### WHAT TO PRODUCE
Return the material below in full and exactly.
************
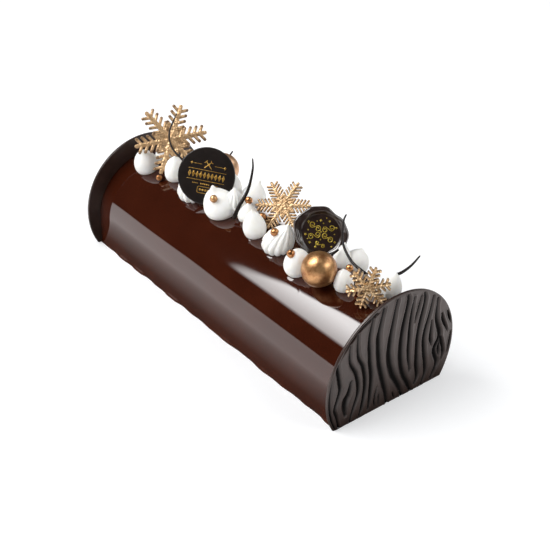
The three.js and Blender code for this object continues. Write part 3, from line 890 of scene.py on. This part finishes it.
printSettings = {
    "proud": 0.09,       # over the plaque's face, mm
    "spacing": 0.13,
    "edge": 0.12,
    "lean": -9,          # of the whole print, degrees
    "thin": 0.14,        # half widths of lines, mm
    "rule": 0.16,
    "scroll": 0.24,
    "dot": 0.4,
}


# Each shape becomes its own thin plate, laid on the plaque's face
def addPrint(name, shapes, middle, axes, reach, material):
    s = printSettings
    turn = radians(s["lean"])
    lean = np.array([[cos(turn), sin(turn), 0], [-sin(turn), cos(turn), 0], [0, 0, 1]])
    plates = []
    for shape in shapes:
        points, faces = plateSurface(
            shape, lambda x, y: 0 * x, reach, s["spacing"], 2 * s["proud"], s["edge"])
        if len(points):
            plates.append((middle + points @ lean @ axes, faces))
    addPiece(name, plates, material)


def dotShape(centre, radius=printSettings["dot"]):
    return ringShape(centre, 0, radius)


# Between two rules a row of diamonds; over it a crossed sprig between stars, under it rows of dots
def plaquePrint():
    thin, rule = printSettings["thin"], printSettings["rule"]
    shapes = [starShape((-10.6, 6.6), 1.1), starShape((10.6, 6.6), 1.1)]
    for side in (-1, 1):
        shapes.append(lineShape([(side * 9.2, 6.6), (side * 4.2, 6.6)], thin))
        shapes.append(lineShape([(side * 2.2, 4.6), (side * 0.3, 6.6), (-side * 1.6, 8.6)], 0.22))
        shapes.append(lineShape([(-side * 1.6, 8.6), (-side * 2.6, 8.0)], 0.2))
        shapes.append(lineShape([(-side * 1.6, 8.6), (-side * 1.2, 9.5)], 0.2))
        shapes.append(lineShape([(side * 4.3, -5.6), (side * 8.0, -5.6)], thin))
    shapes += [lineShape([(-11.8, up), (11.8, up)], rule) for up in (3.2, -3.4)]
    shapes += [diamondShape((across, -0.1), 0.95, 2.1) for across in np.linspace(-10.8, 10.8, 10)]
    shapes += [dotShape((across, -5.6), 0.46) for across in np.linspace(-2.4, 2.4, 5)]
    shapes.append(frameShape((0.2, -9.3), 4.4, 2.0, 1.0, rule))
    shapes += [dotShape((across, -9.3), 0.66) for across in np.linspace(-2.4, 2.8, 4)]
    return shapes


# A scroll: a slanted stroke whose two ends curl in as spirals, the radius falling evenly over a turn
# and a quarter
def scrollShape(middle, wide, curl, flip):
    share = np.linspace(0, 1, 9)
    turn = flip * (pi / 2 - share * 2.3 * pi)
    radius = curl * (1 - 0.66 * share)
    end = np.stack([wide + radius * np.cos(turn), flip * -0.55 * curl + radius * np.sin(turn)], -1)
    return lineShape(np.vstack([-end[::-1], end]) + np.array(middle), printSettings["scroll"], 70)


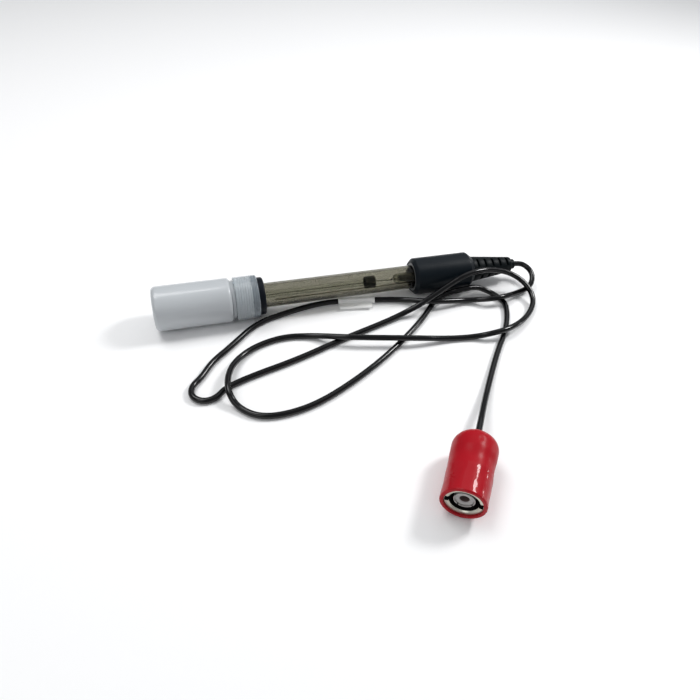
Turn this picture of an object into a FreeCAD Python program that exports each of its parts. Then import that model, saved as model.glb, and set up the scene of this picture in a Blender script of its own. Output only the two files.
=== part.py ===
************
### WRITTEN RESPONSE
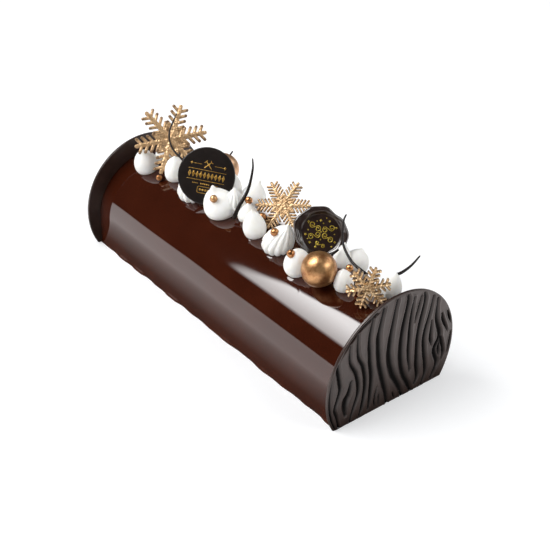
The three.js and Blender code for this object continues. Write part 3, from line 890 of scene.py on. This part finishes it.
printSettings = {
    "proud": 0.09,       # over the plaque's face, mm
    "spacing": 0.13,
    "edge": 0.12,
    "lean": -9,          # of the whole print, degrees
    "thin": 0.14,        # half widths of lines, mm
    "rule": 0.16,
    "scroll": 0.24,
    "dot": 0.4,
}


# Each shape becomes its own thin plate, laid on the plaque's face
def addPrint(name, shapes, middle, axes, reach, material):
    s = printSettings
    turn = radians(s["lean"])
    lean = np.array([[cos(turn), sin(turn), 0], [-sin(turn), cos(turn), 0], [0, 0, 1]])
    plates = []
    for shape in shapes:
        points, faces = plateSurface(
            shape, lambda x, y: 0 * x, reach, s["spacing"], 2 * s["proud"], s["edge"])
        if len(points):
            plates.append((middle + points @ lean @ axes, faces))
    addPiece(name, plates, material)


def dotShape(centre, radius=printSettings["dot"]):
    return ringShape(centre, 0, radius)


# Between two rules a row of diamonds; over it a crossed sprig between stars, under it rows of dots
def plaquePrint():
    thin, rule = printSettings["thin"], printSettings["rule"]
    shapes = [starShape((-10.6, 6.6), 1.1), starShape((10.6, 6.6), 1.1)]
    for side in (-1, 1):
        shapes.append(lineShape([(side * 9.2, 6.6), (side * 4.2, 6.6)], thin))
        shapes.append(lineShape([(side * 2.2, 4.6), (side * 0.3, 6.6), (-side * 1.6, 8.6)], 0.22))
        shapes.append(lineShape([(-side * 1.6, 8.6), (-side * 2.6, 8.0)], 0.2))
        shapes.append(lineShape([(-side * 1.6, 8.6), (-side * 1.2, 9.5)], 0.2))
        shapes.append(lineShape([(side * 4.3, -5.6), (side * 8.0, -5.6)], thin))
    shapes += [lineShape([(-11.8, up), (11.8, up)], rule) for up in (3.2, -3.4)]
    shapes += [diamondShape((across, -0.1), 0.95, 2.1) for across in np.linspace(-10.8, 10.8, 10)]
    shapes += [dotShape((across, -5.6), 0.46) for across in np.linspace(-2.4, 2.4, 5)]
    shapes.append(frameShape((0.2, -9.3), 4.4, 2.0, 1.0, rule))
    shapes += [dotShape((across, -9.3), 0.66) for across in np.linspace(-2.4, 2.8, 4)]
    return shapes


# A scroll: a slanted stroke whose two ends curl in as spirals, the radius falling evenly over a turn
# and a quarter
def scrollShape(middle, wide, curl, flip):
    share = np.linspace(0, 1, 9)
    turn = flip * (pi / 2 - share * 2.3 * pi)
    radius = curl * (1 - 0.66 * share)
    end = np.stack([wide + radius * np.cos(turn), flip * -0.55 * curl + radius * np.sin(turn)], -1)
    return lineShape(np.vstack([-end[::-1], end]) + np.array(middle), printSettings["scroll"], 70)


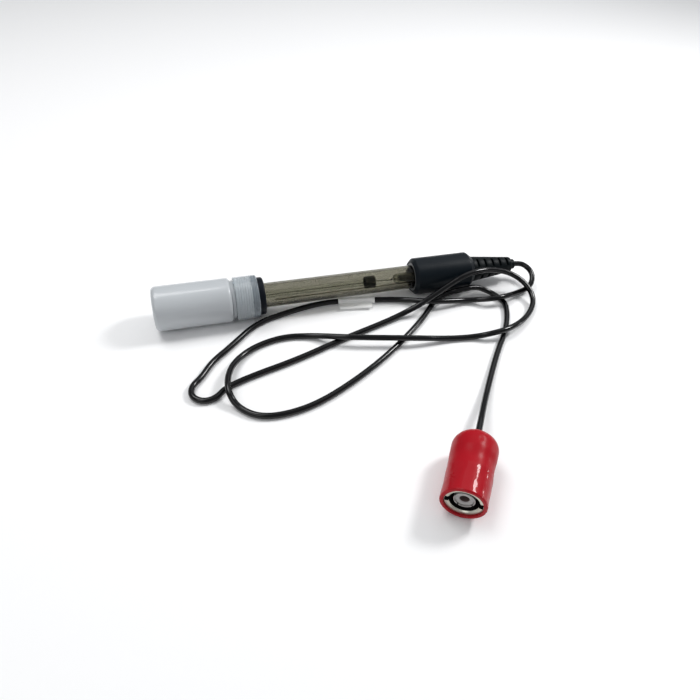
Turn this picture of an object into a FreeCAD Python program that exports each of its parts. Then import that model, saved as model.glb, and set up the scene of this picture in a Blender script of its own. Output only the two files.
=== part.py ===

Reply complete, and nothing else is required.